As seen in the image, applications can access privileged instructions via System calls
Multiple layers provides better modularity as each code in upper levels cannot mess with code in lower levels
For x86 architecture, there are 4 levels of privilege, as the following "wedding cake"
It may also look like a multi-layered ring diagram
On the other hand, linux only has 2 layers. Why is that?
The tradeoff is that the user may easily delete important system files in Linux
pid_t, as defined in /usr/include/sys/types.h, shows:
typedef int pid_t;
The pid_t is an integer that numbers individual processes.
pid_t getpid (void); //returns the process id(pid) of the current process
1 pid_t fork(void) //"clones" the current process
2 {
3 if in child process, return 0;
4 if in parent, return child_pid;
5 if on failure, return -1;
6 }
Playing with fork() ~
1 int main (void)
2 {
3 for (int i=0; i < 3; i++)
4 fork();
5 return 0;
6 }
What would happen:
when i = 0, 1 process => 2 process
when i = 1, 2 process => 4 process
when i = 2, 4 process => 8 process
when i = 3, all process returns
The first three loops would look like the following.
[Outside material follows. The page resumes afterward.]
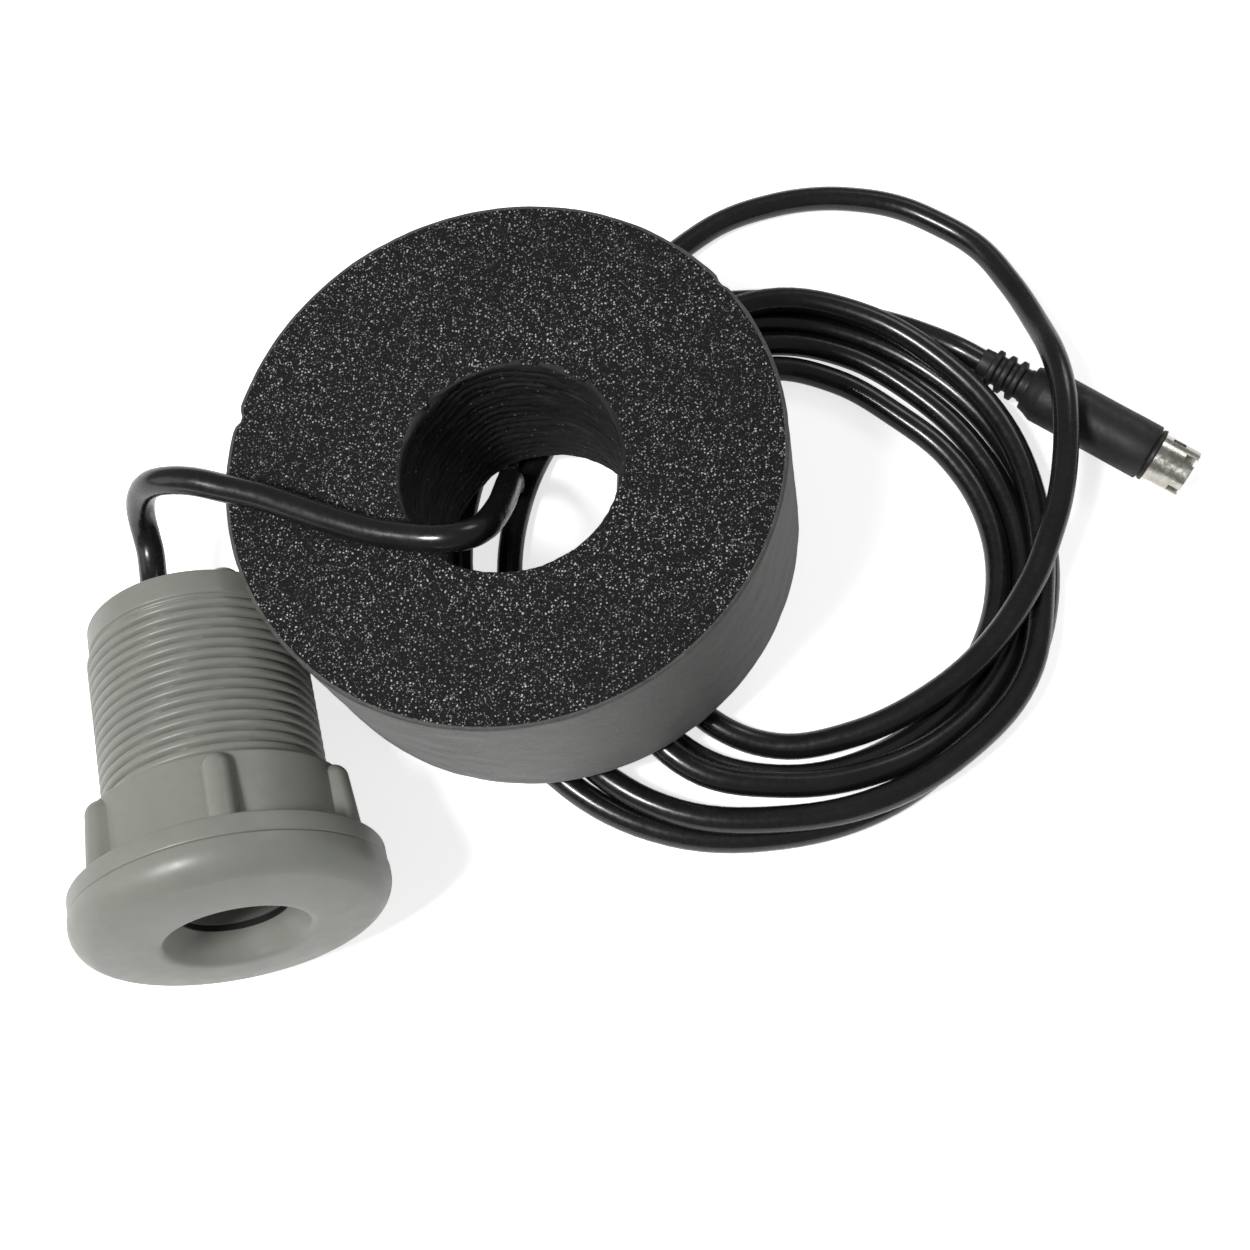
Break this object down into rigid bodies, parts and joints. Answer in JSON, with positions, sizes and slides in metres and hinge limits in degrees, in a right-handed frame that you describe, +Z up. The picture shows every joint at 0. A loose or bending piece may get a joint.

If an unusually high number of processes are created (say if we change the for loop above to for(int i=0; i < 1000;i++)
)
Then that would quickly overload most computers and is thus called a "fork bomb"
To prevent "fork bombing", normally there is a limit on the number of processes.
While the child is pretty much a "clone" of the parent, it isn't exactly the same, in the following ways:
Child process doesn't have to run what its parent process runs.
1 int execvp (char const *fib, char* const *argv)
//fib is pointer to new program, argv is pointer to arguement list
2 returns -1;
3 sets errno;
-This code does not make sense... What does "return -1" do?
-The reason is that if execvp succeeded, the code should never reach line 2. Reaching line 2 means that execvp failed.
1 void exit (int)
2 //clean up I/O buffer, then stop the process
1 void _exit (int)
2 //simply kills the process, the int is exit status, 0~255
1 pid_t waitpid (pid_t pid, int* status, int flags);
2 // parent calls waitpid, waits for child process.
Note: A process can be: 1. runnable 2. waiting for waitpid to finish it
Now, we want to implement the following "date" program.
1 $ date
2 Jan 15 2015
3 $ which date
4 /usr/bin/date
Example code of "printdate" using fork and execvp:
1 bool printdate (void){
2 pid_t p =fork();
3 if (p < 0) {return false;} //failed when forking
4 if (p==0) //if child
5 {
6 execvp("/usr/bin/date", (char* []) {"date", "-u", NULL});
7 exit(127);
8 }
9 int status;
10 if (waitpid(p, &status, 0) < 0)
11 {return false;}
12 return (WIFEXITED(status) && WEXITSTATUS(status)==0);
13 }
Improvement: fork and execvp works better if combined:
int posix_spawnp(pid_t *restrict pid,
const char *restrict file,
const posix_spawn_file_actions_t *file_actions,
const posix_spawnattr_t *restrict attrp,
char *const argv[restrict],
char * const envp[restrict]);
Note: restricted pointer prevents aliasing for the pointer.